### Input data
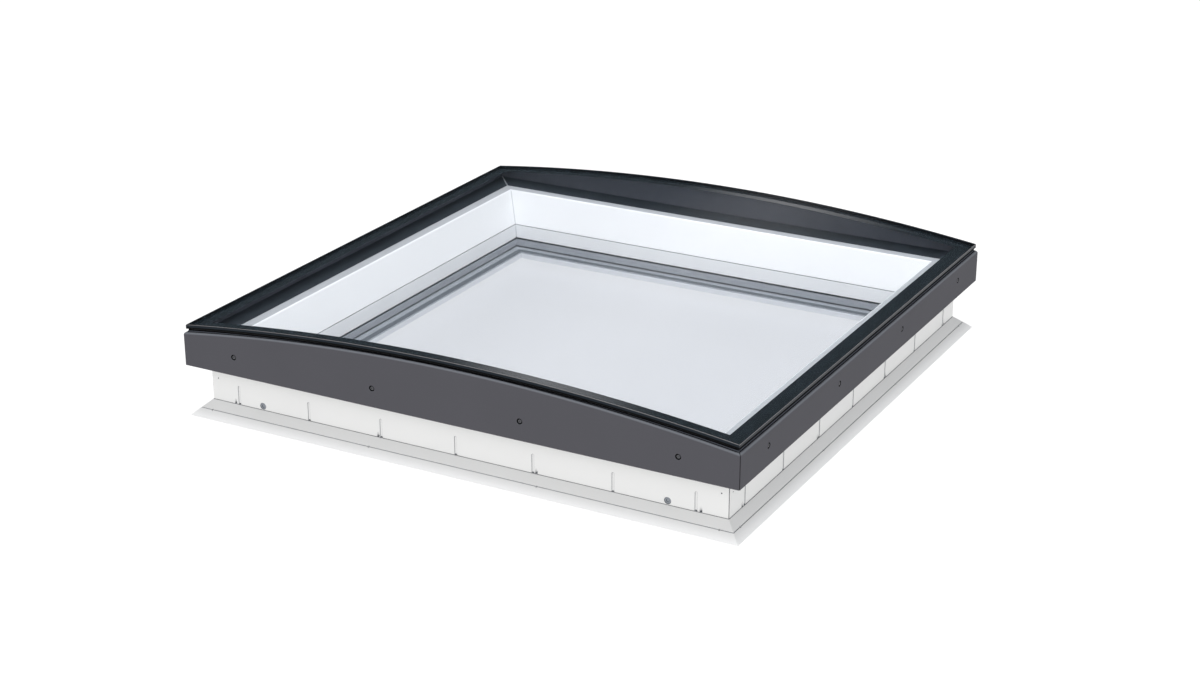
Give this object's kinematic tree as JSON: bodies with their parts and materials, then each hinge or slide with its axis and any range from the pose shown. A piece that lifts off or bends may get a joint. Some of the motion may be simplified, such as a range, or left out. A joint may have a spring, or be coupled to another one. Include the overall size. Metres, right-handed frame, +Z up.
{
  "type": "roof skylight",
  "caption": "Square fixed skylight for a flat roof: curved outer glass in an anthracite cover, on a white kerb frame with a flat glazing unit inside.",
  "frame": {"origin": "centre of the footprint, on the roof deck that the flange rests on", "axes": "+X to the right along the arched front, +Y to the back, +Z up out of the roof"},
  "size_m": [1.116, 1.116, 0.2155],
  "materials": {
    "kerb_white": "satin white extruded plastic",
    "bead_white": "satin bright white plastic",
    "cover_anthracite": "fine-grained anthracite powder coat",
    "rim_slate": "dark slate plastic",
    "seal_black": "matt black rubber",
    "outer_glass": "clear curved glass with a dark printed border",
    "flat_glass": "clear coated glass",
    "spacer_grey": "dark grey spacer bar",
    "gasket_grey": "grey glazing gasket",
    "screw_steel": "stainless steel",
    "cleat_metal": "mill finish aluminium",
    "plug_grey": "grey plastic",
    "foam": "light foam"
  },
  "bodies": {
    "root": {"base_rail_front": "kerb_white", "base_rail_right": "kerb_white", "base_rail_back": "kerb_white", "base_rail_left": "kerb_white", "wall_panel_front": "kerb_white", "wall_panel_right": "kerb_white", "wall_panel_back": "kerb_white", "wall_panel_left": "kerb_white", "flange_strip_front": "kerb_white", "flange_strip_right": "kerb_white", "flange_strip_back": "kerb_white", "flange_strip_left": "kerb_white", "insulation_front": "foam", "insulation_right": "foam", "insulation_back": "foam", "insulation_left": "foam", "glazing_bead_front": "bead_white", "glazing_bead_right": "bead_white", "glazing_bead_back": "bead_white", "glazing_bead_left": "bead_white", "rim_front": "rim_slate", "rim_right": "rim_slate", "rim_back": "rim_slate", "rim_left": "rim_slate", "cover_panel_front": "cover_anthracite", "cover_panel_right": "cover_anthracite", "cover_panel_back": "cover_anthracite", "cover_panel_left": "cover_anthracite", "inner_frame_front": "rim_slate", "inner_frame_right": "rim_slate", "inner_frame_back": "rim_slate", "inner_frame_left": "rim_slate", "glass_seal_front": "seal_black", "glass_seal_right": "seal_black", "glass_seal_back": "seal_black", "glass_seal_left": "seal_black", "weather_seal_front": "seal_black", "weather_seal_right": "seal_black", "weather_seal_back": "seal_black", "weather_seal_left": "seal_black", "cover_screws_front": "screw_steel", "cover_screws_right": "screw_steel", "cover_screws_back": "screw_steel", "cover_screws_left": "screw_steel", "curved_glass": "outer_glass", "pane_upper": "flat_glass", "pane_lower": "flat_glass", "spacer_frame": "spacer_grey", "edge_sealant": "seal_black", "glazing_gasket": "gasket_grey", "setting_blocks": "seal_black", "screw_washers": "seal_black", "fixing_blocks": "cleat_metal", "corner_cleats": "cleat_metal", "hole_plugs": "plug_grey"}
  },
  "joints": []
}
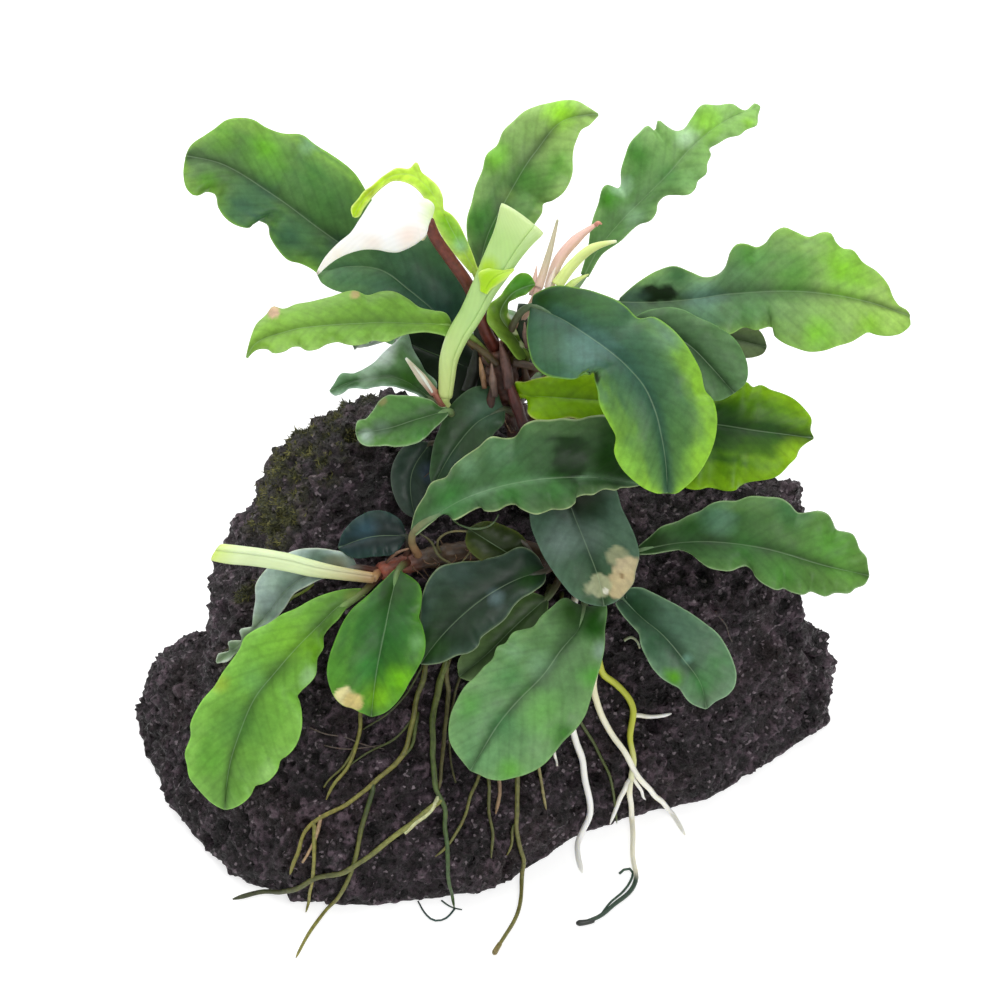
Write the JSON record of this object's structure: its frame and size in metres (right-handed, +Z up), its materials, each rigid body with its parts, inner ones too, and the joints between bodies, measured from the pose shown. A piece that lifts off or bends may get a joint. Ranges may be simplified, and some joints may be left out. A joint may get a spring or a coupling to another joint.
{
  "type": "bucephalandra on stone",
  "caption": "Small leafy water plant with wavy leaves, a white flower hood and trailing roots, growing on a dark porous lava stone with a flat base.",
  "frame": {"origin": "on the stone's flat underside, under the middle of the plant", "axes": "+Z up, -Z out of the stone's flat underside; +X along the stone's length, to the right of a viewer who faces the leaves and the flower; -Y towards that viewer"},
  "size_m": [0.1074, 0.0921, 0.0892],
  "materials": {
    "lava": "matte",
    "stem": "satin",
    "leaf_old": "satin",
    "leaf_mid": "satin",
    "leaf_young": "satin",
    "petal_white": "satin",
    "petal_green": "satin",
    "petal_cream": "satin",
    "flower_stalk": "satin",
    "flower_spike": "matte",
    "sheath": "satin",
    "root_green": "satin",
    "root_white": "satin"
  },
  "bodies": {
    "root": {"flower_spike": "flower_spike", "flower_stalk": "flower_stalk", "leaf_back": "leaf_mid", "leaf_back_left": "leaf_old", "leaf_back_right": "leaf_old", "leaf_behind_arch": "leaf_old", "leaf_bright_centre": "leaf_young", "leaf_bright_left": "leaf_young", "leaf_bright_right": "leaf_young", "leaf_dark_centre": "leaf_old", "leaf_dark_left": "leaf_old", "leaf_dark_low": "leaf_old", "leaf_dark_small": "leaf_old", "leaf_dull": "leaf_old", "leaf_edge_on": "leaf_mid", "leaf_far_right": "leaf_mid", "leaf_front_arch": "leaf_old", "leaf_front_low": "leaf_mid", "leaf_grey_left": "leaf_old", "leaf_hanging": "leaf_old", "leaf_high_left": "leaf_mid", "leaf_hood": "leaf_young", "leaf_long_left": "leaf_mid", "leaf_olive": "leaf_mid", "leaf_oval": "leaf_mid", "leaf_right": "leaf_mid", "leaf_right_low": "leaf_old", "leaf_shaded": "leaf_old", "leaf_side_high": "leaf_old", "leaf_side_low": "leaf_mid", "leaf_spotted": "leaf_old", "leaf_top": "leaf_mid", "leaf_top_right": "leaf_mid", "leaf_under_far_right": "leaf_old", "leaf_wavy": "leaf_mid", "root_centre": "root_green", "root_centre_left": "root_green", "root_far_left": "root_green", "root_forked": "root_white", "root_left": "root_green", "root_long": "root_green", "root_short": "root_green", "root_stub": "root_green", "root_white": "root_white", "sheath_green": "sheath", "sheath_pink": "sheath", "sheath_side": "sheath", "sheath_thin": "sheath", "spathe_cream": "petal_cream", "spathe_green": "petal_green", "spathe_white": "petal_white", "stem_lower": "stem", "stem_side": "stem", "stem_upper": "stem", "stone": "lava"}
  },
  "joints": []
}
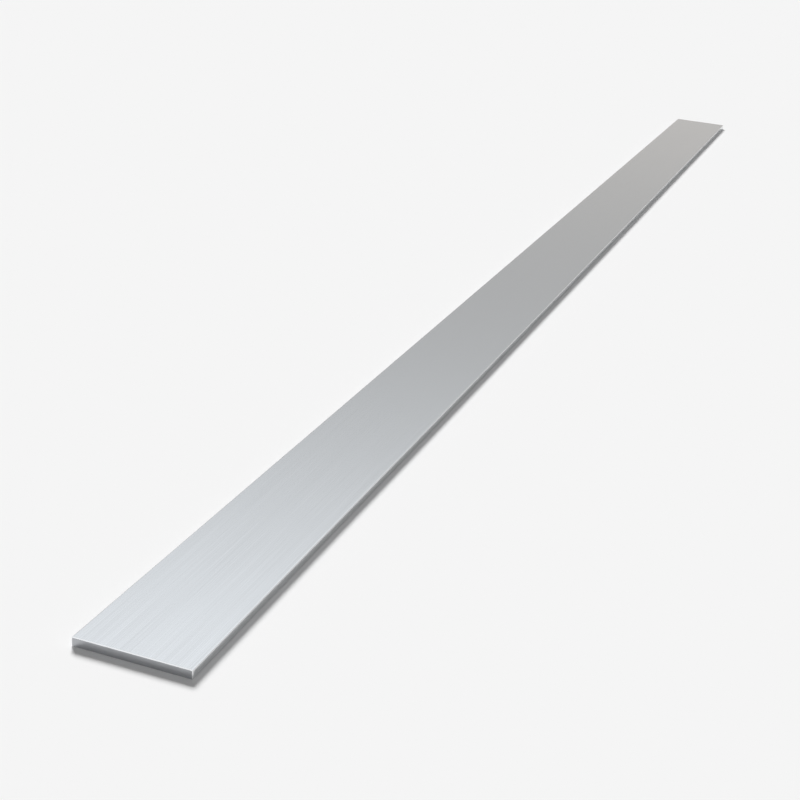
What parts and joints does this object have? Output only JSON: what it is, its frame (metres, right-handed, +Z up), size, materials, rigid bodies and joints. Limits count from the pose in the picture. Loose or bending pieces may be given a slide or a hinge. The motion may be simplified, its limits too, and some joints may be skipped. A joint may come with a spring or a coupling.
{
  "type": "stainless steel flat bar",
  "caption": "Straight length of rolled stainless steel flat bar with rolled long corners and sawn, deburred ends.",
  "frame": {"origin": "middle of the underside, on the surface that the bar lies on", "axes": "+X along the bar, +Y across its width, +Z up through its thickness"},
  "size_m": [3, 0.12, 0.01],
  "materials": {
    "stainless_steel": "smooth satin mill finish, with fine lines along the bar"
  },
  "bodies": {
    "root": {"flat_bar": "stainless_steel"}
  },
  "joints": []
}
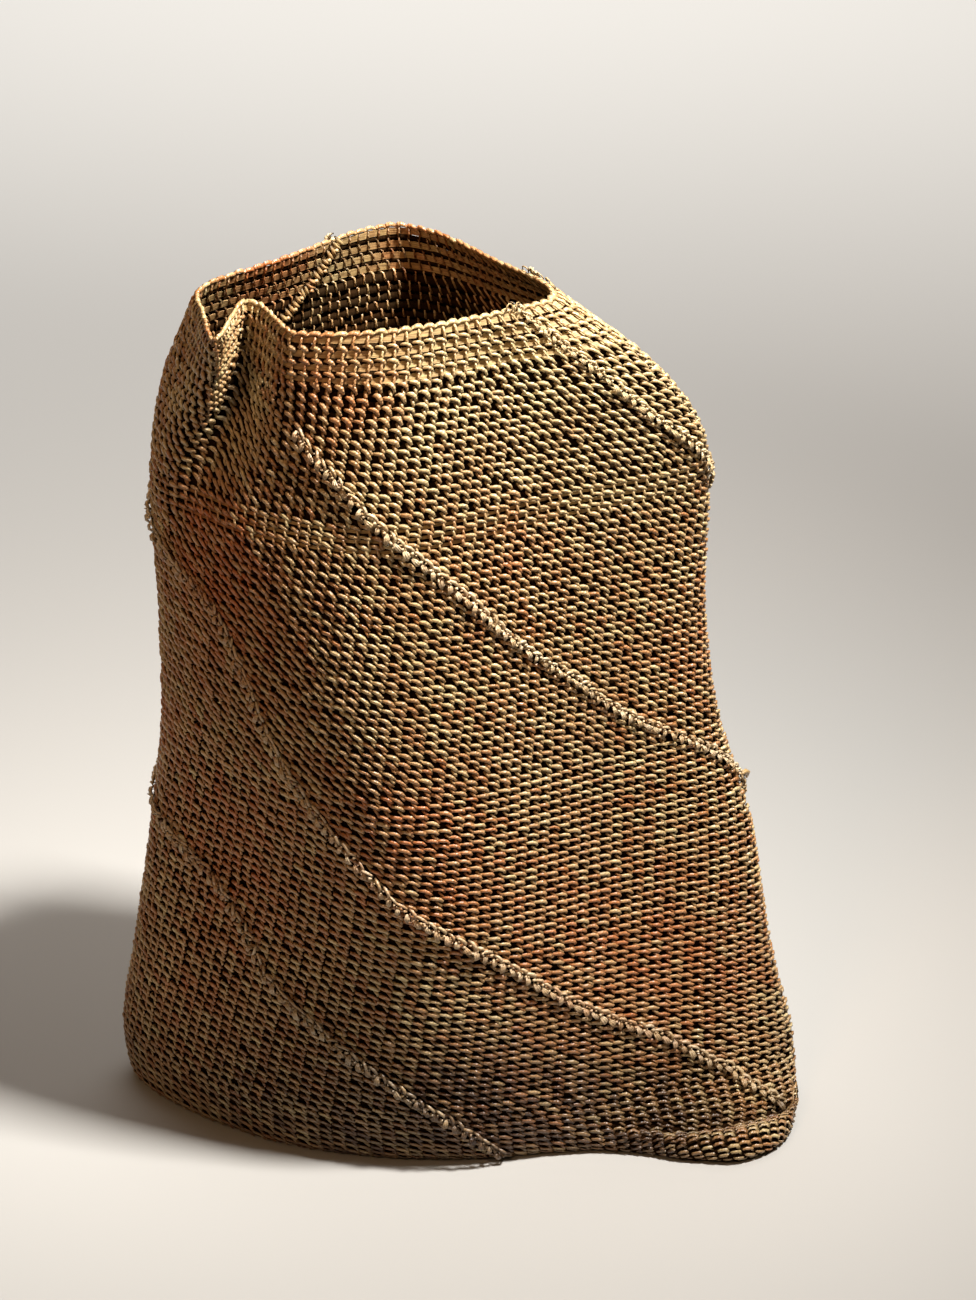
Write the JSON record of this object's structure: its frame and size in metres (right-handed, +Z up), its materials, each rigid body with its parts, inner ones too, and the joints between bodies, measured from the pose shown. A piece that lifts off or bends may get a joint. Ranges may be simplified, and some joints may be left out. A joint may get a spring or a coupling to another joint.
{
  "type": "string bag",
  "caption": "Looped plant-fibre string bag standing open, leaning in to a small pleated mouth, with spiral rows of knots and a flat roll of base cloth at the front right foot.",
  "frame": {"origin": "on the floor under the middle of the bag's flat base", "axes": "+Z up towards the mouth, +X to the right and -Y towards the viewer who faces the pleated side"},
  "size_m": [0.3519, 0.2105, 0.4397],
  "materials": {
    "plant_fibre_string": "matt looped string"
  },
  "bodies": {
    "root": {"bag_body": "plant_fibre_string"}
  },
  "joints": []
}
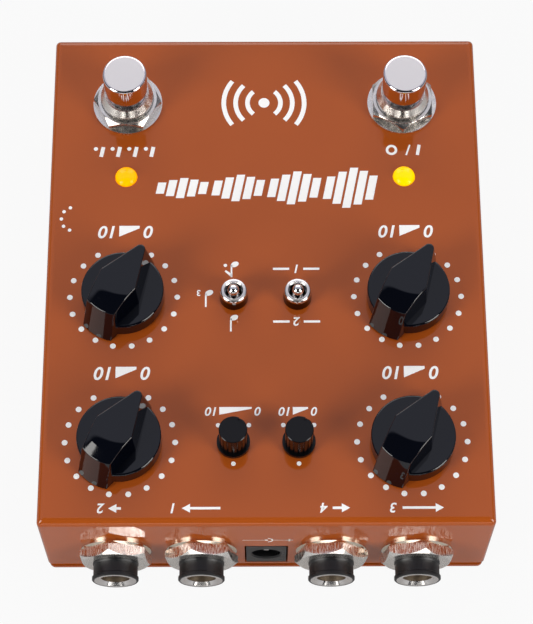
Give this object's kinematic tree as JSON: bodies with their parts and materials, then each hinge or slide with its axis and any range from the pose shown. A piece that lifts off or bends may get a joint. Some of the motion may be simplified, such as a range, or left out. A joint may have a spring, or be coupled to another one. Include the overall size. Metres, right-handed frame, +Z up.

### Goal
Using the material above, return every line exactly as it appears, minus the pictures.

### Solution to this exercise
Give this object's kinematic tree as JSON: bodies with their parts and materials, then each hinge or slide with its axis and any range from the pose shown. A piece that lifts off or bends may get a joint. Some of the motion may be simplified, such as a range, or left out. A joint may have a spring, or be coupled to another one. Include the overall size. Metres, right-handed frame, +Z up.
{
  "type": "roof skylight",
  "caption": "Square fixed skylight for a flat roof: curved outer glass in an anthracite cover, on a white kerb frame with a flat glazing unit inside.",
  "frame": {"origin": "centre of the footprint, on the roof deck that the flange rests on", "axes": "+X to the right along the arched front, +Y to the back, +Z up out of the roof"},
  "size_m": [1.116, 1.116, 0.2155],
  "materials": {
    "kerb_white": "satin white extruded plastic",
    "bead_white": "satin bright white plastic",
    "cover_anthracite": "fine-grained anthracite powder coat",
    "rim_slate": "dark slate plastic",
    "seal_black": "matt black rubber",
    "outer_glass": "clear curved glass with a dark printed border",
    "flat_glass": "clear coated glass",
    "spacer_grey": "dark grey spacer bar",
    "gasket_grey": "grey glazing gasket",
    "screw_steel": "stainless steel",
    "cleat_metal": "mill finish aluminium",
    "plug_grey": "grey plastic",
    "foam": "light foam"
  },
  "bodies": {
    "root": {"base_rail_front": "kerb_white", "base_rail_right": "kerb_white", "base_rail_back": "kerb_white", "base_rail_left": "kerb_white", "wall_panel_front": "kerb_white", "wall_panel_right": "kerb_white", "wall_panel_back": "kerb_white", "wall_panel_left": "kerb_white", "flange_strip_front": "kerb_white", "flange_strip_right": "kerb_white", "flange_strip_back": "kerb_white", "flange_strip_left": "kerb_white", "insulation_front": "foam", "insulation_right": "foam", "insulation_back": "foam", "insulation_left": "foam", "glazing_bead_front": "bead_white", "glazing_bead_right": "bead_white", "glazing_bead_back": "bead_white", "glazing_bead_left": "bead_white", "rim_front": "rim_slate", "rim_right": "rim_slate", "rim_back": "rim_slate", "rim_left": "rim_slate", "cover_panel_front": "cover_anthracite", "cover_panel_right": "cover_anthracite", "cover_panel_back": "cover_anthracite", "cover_panel_left": "cover_anthracite", "inner_frame_front": "rim_slate", "inner_frame_right": "rim_slate", "inner_frame_back": "rim_slate", "inner_frame_left": "rim_slate", "glass_seal_front": "seal_black", "glass_seal_right": "seal_black", "glass_seal_back": "seal_black", "glass_seal_left": "seal_black", "weather_seal_front": "seal_black", "weather_seal_right": "seal_black", "weather_seal_back": "seal_black", "weather_seal_left": "seal_black", "cover_screws_front": "screw_steel", "cover_screws_right": "screw_steel", "cover_screws_back": "screw_steel", "cover_screws_left": "screw_steel", "curved_glass": "outer_glass", "pane_upper": "flat_glass", "pane_lower": "flat_glass", "spacer_frame": "spacer_grey", "edge_sealant": "seal_black", "glazing_gasket": "gasket_grey", "setting_blocks": "seal_black", "screw_washers": "seal_black", "fixing_blocks": "cleat_metal", "corner_cleats": "cleat_metal", "hole_plugs": "plug_grey"}
  },
  "joints": []
}
Write the JSON record of this object's structure: its frame and size in metres (right-handed, +Z up), its materials, each rigid body with its parts, inner ones too, and the joints between bodies, measured from the pose shown. A piece that lifts off or bends may get a joint. Ranges may be simplified, and some joints may be left out. A joint may get a spring or a coupling to another joint.
{
  "type": "bucephalandra on stone",
  "caption": "Small leafy water plant with wavy leaves, a white flower hood and trailing roots, growing on a dark porous lava stone with a flat base.",
  "frame": {"origin": "on the stone's flat underside, under the middle of the plant", "axes": "+Z up, -Z out of the stone's flat underside; +X along the stone's length, to the right of a viewer who faces the leaves and the flower; -Y towards that viewer"},
  "size_m": [0.1074, 0.0921, 0.0892],
  "materials": {
    "lava": "matte",
    "stem": "satin",
    "leaf_old": "satin",
    "leaf_mid": "satin",
    "leaf_young": "satin",
    "petal_white": "satin",
    "petal_green": "satin",
    "petal_cream": "satin",
    "flower_stalk": "satin",
    "flower_spike": "matte",
    "sheath": "satin",
    "root_green": "satin",
    "root_white": "satin"
  },
  "bodies": {
    "root": {"flower_spike": "flower_spike", "flower_stalk": "flower_stalk", "leaf_back": "leaf_mid", "leaf_back_left": "leaf_old", "leaf_back_right": "leaf_old", "leaf_behind_arch": "leaf_old", "leaf_bright_centre": "leaf_young", "leaf_bright_left": "leaf_young", "leaf_bright_right": "leaf_young", "leaf_dark_centre": "leaf_old", "leaf_dark_left": "leaf_old", "leaf_dark_low": "leaf_old", "leaf_dark_small": "leaf_old", "leaf_dull": "leaf_old", "leaf_edge_on": "leaf_mid", "leaf_far_right": "leaf_mid", "leaf_front_arch": "leaf_old", "leaf_front_low": "leaf_mid", "leaf_grey_left": "leaf_old", "leaf_hanging": "leaf_old", "leaf_high_left": "leaf_mid", "leaf_hood": "leaf_young", "leaf_long_left": "leaf_mid", "leaf_olive": "leaf_mid", "leaf_oval": "leaf_mid", "leaf_right": "leaf_mid", "leaf_right_low": "leaf_old", "leaf_shaded": "leaf_old", "leaf_side_high": "leaf_old", "leaf_side_low": "leaf_mid", "leaf_spotted": "leaf_old", "leaf_top": "leaf_mid", "leaf_top_right": "leaf_mid", "leaf_under_far_right": "leaf_old", "leaf_wavy": "leaf_mid", "root_centre": "root_green", "root_centre_left": "root_green", "root_far_left": "root_green", "root_forked": "root_white", "root_left": "root_green", "root_long": "root_green", "root_short": "root_green", "root_stub": "root_green", "root_white": "root_white", "sheath_green": "sheath", "sheath_pink": "sheath", "sheath_side": "sheath", "sheath_thin": "sheath", "spathe_cream": "petal_cream", "spathe_green": "petal_green", "spathe_white": "petal_white", "stem_lower": "stem", "stem_side": "stem", "stem_upper": "stem", "stone": "lava"}
  },
  "joints": []
}
What parts and joints does this object have? Output only JSON: what it is, its frame (metres, right-handed, +Z up), size, materials, rigid bodies and joints. Limits count from the pose in the picture. Loose or bending pieces may be given a slide or a hinge. The motion may be simplified, its limits too, and some joints may be skipped. A joint may come with a spring or a coupling.
{
  "type": "stainless steel flat bar",
  "caption": "Straight length of rolled stainless steel flat bar with rolled long corners and sawn, deburred ends.",
  "frame": {"origin": "middle of the underside, on the surface that the bar lies on", "axes": "+X along the bar, +Y across its width, +Z up through its thickness"},
  "size_m": [3, 0.12, 0.01],
  "materials": {
    "stainless_steel": "smooth satin mill finish, with fine lines along the bar"
  },
  "bodies": {
    "root": {"flat_bar": "stainless_steel"}
  },
  "joints": []
}
Write the JSON record of this object's structure: its frame and size in metres (right-handed, +Z up), its materials, each rigid body with its parts, inner ones too, and the joints between bodies, measured from the pose shown. A piece that lifts off or bends may get a joint. Ranges may be simplified, and some joints may be left out. A joint may get a spring or a coupling to another joint.
{
  "type": "string bag",
  "caption": "Looped plant-fibre string bag standing open, leaning in to a small pleated mouth, with spiral rows of knots and a flat roll of base cloth at the front right foot.",
  "frame": {"origin": "on the floor under the middle of the bag's flat base", "axes": "+Z up towards the mouth, +X to the right and -Y towards the viewer who faces the pleated side"},
  "size_m": [0.3519, 0.2105, 0.4397],
  "materials": {
    "plant_fibre_string": "matt looped string"
  },
  "bodies": {
    "root": {"bag_body": "plant_fibre_string"}
  },
  "joints": []
}
Give this object's kinematic tree as JSON: bodies with their parts and materials, then each hinge or slide with its axis and any range from the pose shown. A piece that lifts off or bends may get a joint. Some of the motion may be simplified, such as a range, or left out. A joint may have a spring, or be coupled to another one. Include the overall size. Metres, right-handed frame, +Z up.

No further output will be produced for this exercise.